■ **Supplied data**
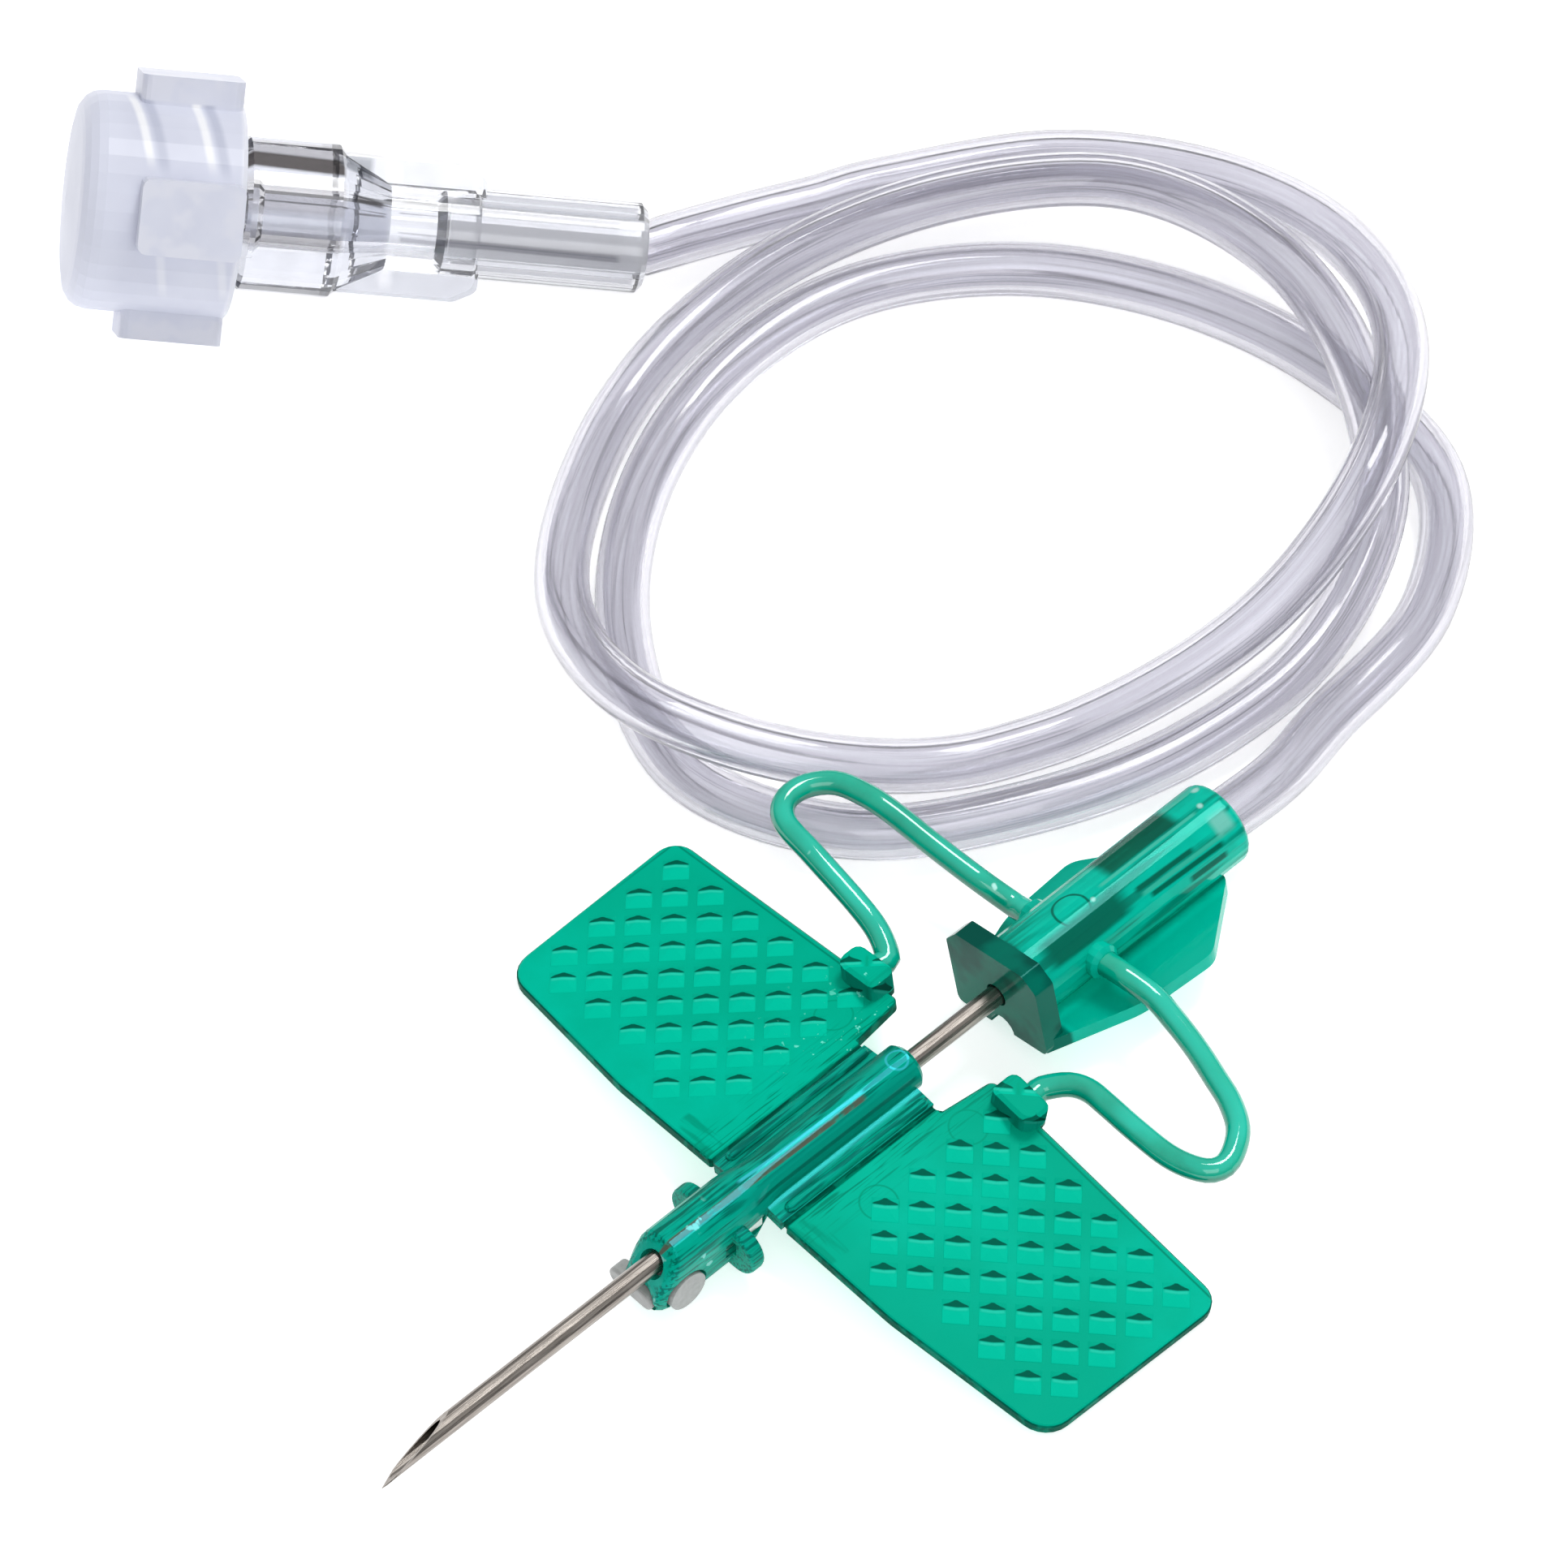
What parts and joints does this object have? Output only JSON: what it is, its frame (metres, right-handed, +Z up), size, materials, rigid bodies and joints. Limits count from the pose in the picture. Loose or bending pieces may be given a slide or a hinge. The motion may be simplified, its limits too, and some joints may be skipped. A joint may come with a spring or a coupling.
{
  "type": "butterfly needle",
  "caption": "Winged infusion needle with a slide-forward tip guard, knurled folding wings, tethered hub, coiled clear tube and a capped luer connector.",
  "frame": {"origin": "On the floor under the middle of the needle assembly (tip to hub end, and wing tip to wing tip), the tube, connector and cap left out", "axes": "The needle lies along Y with its tip toward -Y; +X is the side of the right wing; +Z is up"},
  "size_m": [0.1202, 0.1191, 0.0174],
  "materials": {
    "needle_steel": "polished steel tube",
    "spring_steel": "satin strip",
    "hub_green": "glossy, slightly see-through green",
    "wing_green": "glossy, slightly see-through blue-green",
    "tether_green": "glossy soft green",
    "shutter_grey": "plain grey",
    "clear_tube": "clear soft plastic tube",
    "clear_connector": "clear hard plastic",
    "milky_cap": "milky see-through plastic"
  },
  "bodies": {
    "hub": {"needle_hub": "hub_green", "cannula": "needle_steel", "tether_left": "tether_green", "tether_right": "tether_green", "tubing": "clear_tube", "luer_connector": "clear_connector"},
    "guard": {"guard_barrel": "wing_green", "tip_shutter": "shutter_grey", "spring_strip": "spring_steel"},
    "wing_l": {"wing_left": "wing_green"},
    "wing_r": {"wing_right": "wing_green"},
    "cap": {"luer_cap": "milky_cap"}
  },
  "joints": [
    {"name": "guard_slide", "type": "slide", "parent": "hub", "child": "guard", "axis": [0, -1, 0], "range_m": [-0.0015, 0.026], "deforming": ["tether_left", "tether_right"]},
    {"name": "wing_left_fold", "type": "hinge", "parent": "guard", "child": "wing_l", "pos_m": [-0.00344, 0.0038, 0.00416], "axis": [0, 1, 0], "range_deg": [0, 95], "stiffness_Nm_per_rad": 0.004, "deforming": ["tether_left"]},
    {"name": "wing_right_fold", "type": "hinge", "parent": "guard", "child": "wing_r", "pos_m": [0.00344, 0.0038, 0.00416], "axis": [0, -1, 0], "range_deg": [0, 95], "stiffness_Nm_per_rad": 0.004, "deforming": ["tether_right"]},
    {"name": "cap_off", "type": "slide", "parent": "hub", "child": "cap", "axis": [-0.6587, -0.7315, 0.1761], "range_m": [0, 0.012]}
  ]
}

■ **Stated goal**
Repeat the material in full, exactly as it stands.

■ **Correct output**
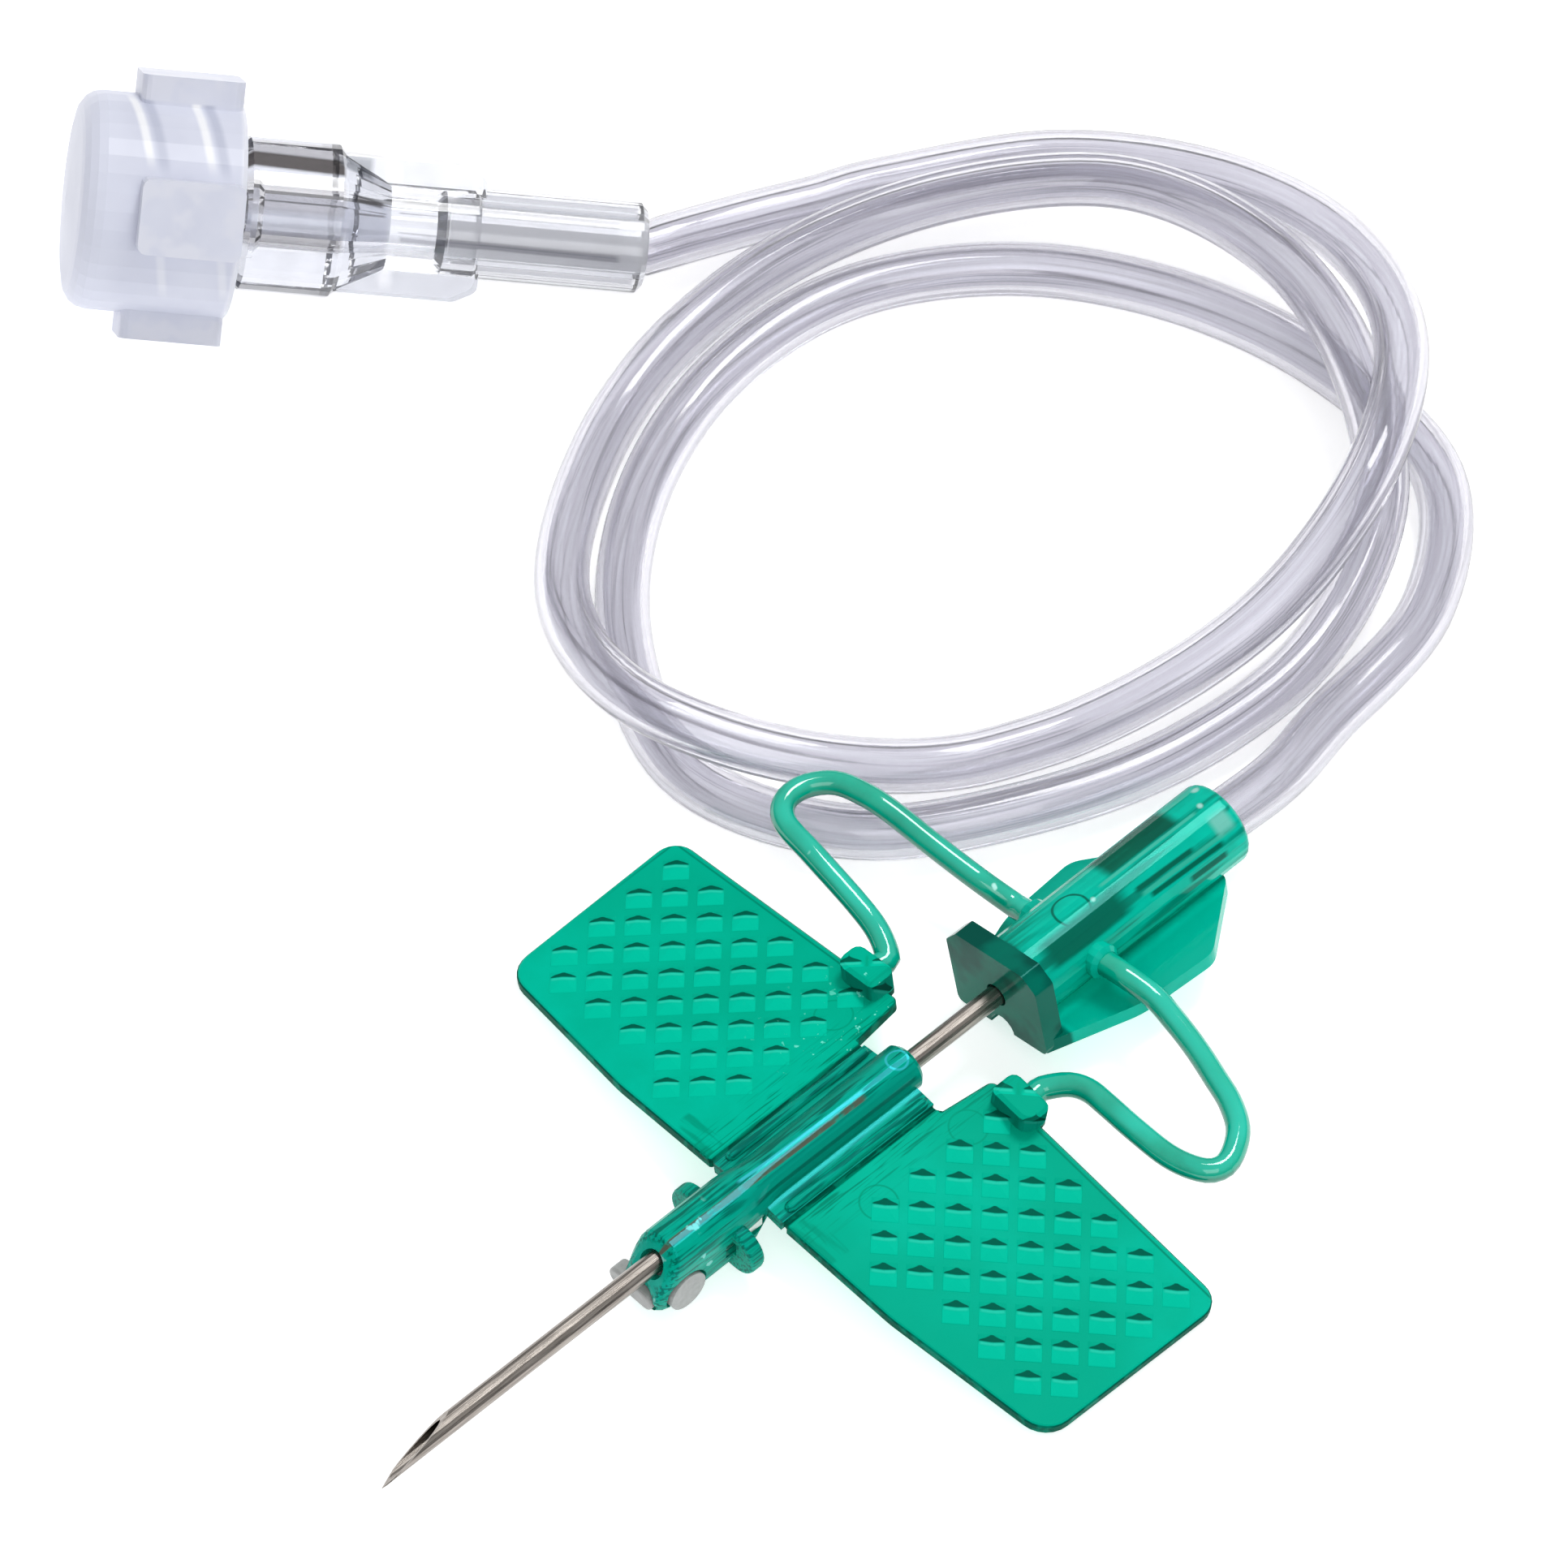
What parts and joints does this object have? Output only JSON: what it is, its frame (metres, right-handed, +Z up), size, materials, rigid bodies and joints. Limits count from the pose in the picture. Loose or bending pieces may be given a slide or a hinge. The motion may be simplified, its limits too, and some joints may be skipped. A joint may come with a spring or a coupling.
{
  "type": "butterfly needle",
  "caption": "Winged infusion needle with a slide-forward tip guard, knurled folding wings, tethered hub, coiled clear tube and a capped luer connector.",
  "frame": {"origin": "On the floor under the middle of the needle assembly (tip to hub end, and wing tip to wing tip), the tube, connector and cap left out", "axes": "The needle lies along Y with its tip toward -Y; +X is the side of the right wing; +Z is up"},
  "size_m": [0.1202, 0.1191, 0.0174],
  "materials": {
    "needle_steel": "polished steel tube",
    "spring_steel": "satin strip",
    "hub_green": "glossy, slightly see-through green",
    "wing_green": "glossy, slightly see-through blue-green",
    "tether_green": "glossy soft green",
    "shutter_grey": "plain grey",
    "clear_tube": "clear soft plastic tube",
    "clear_connector": "clear hard plastic",
    "milky_cap": "milky see-through plastic"
  },
  "bodies": {
    "hub": {"needle_hub": "hub_green", "cannula": "needle_steel", "tether_left": "tether_green", "tether_right": "tether_green", "tubing": "clear_tube", "luer_connector": "clear_connector"},
    "guard": {"guard_barrel": "wing_green", "tip_shutter": "shutter_grey", "spring_strip": "spring_steel"},
    "wing_l": {"wing_left": "wing_green"},
    "wing_r": {"wing_right": "wing_green"},
    "cap": {"luer_cap": "milky_cap"}
  },
  "joints": [
    {"name": "guard_slide", "type": "slide", "parent": "hub", "child": "guard", "axis": [0, -1, 0], "range_m": [-0.0015, 0.026], "deforming": ["tether_left", "tether_right"]},
    {"name": "wing_left_fold", "type": "hinge", "parent": "guard", "child": "wing_l", "pos_m": [-0.00344, 0.0038, 0.00416], "axis": [0, 1, 0], "range_deg": [0, 95], "stiffness_Nm_per_rad": 0.004, "deforming": ["tether_left"]},
    {"name": "wing_right_fold", "type": "hinge", "parent": "guard", "child": "wing_r", "pos_m": [0.00344, 0.0038, 0.00416], "axis": [0, -1, 0], "range_deg": [0, 95], "stiffness_Nm_per_rad": 0.004, "deforming": ["tether_right"]},
    {"name": "cap_off", "type": "slide", "parent": "hub", "child": "cap", "axis": [-0.6587, -0.7315, 0.1761], "range_m": [0, 0.012]}
  ]
}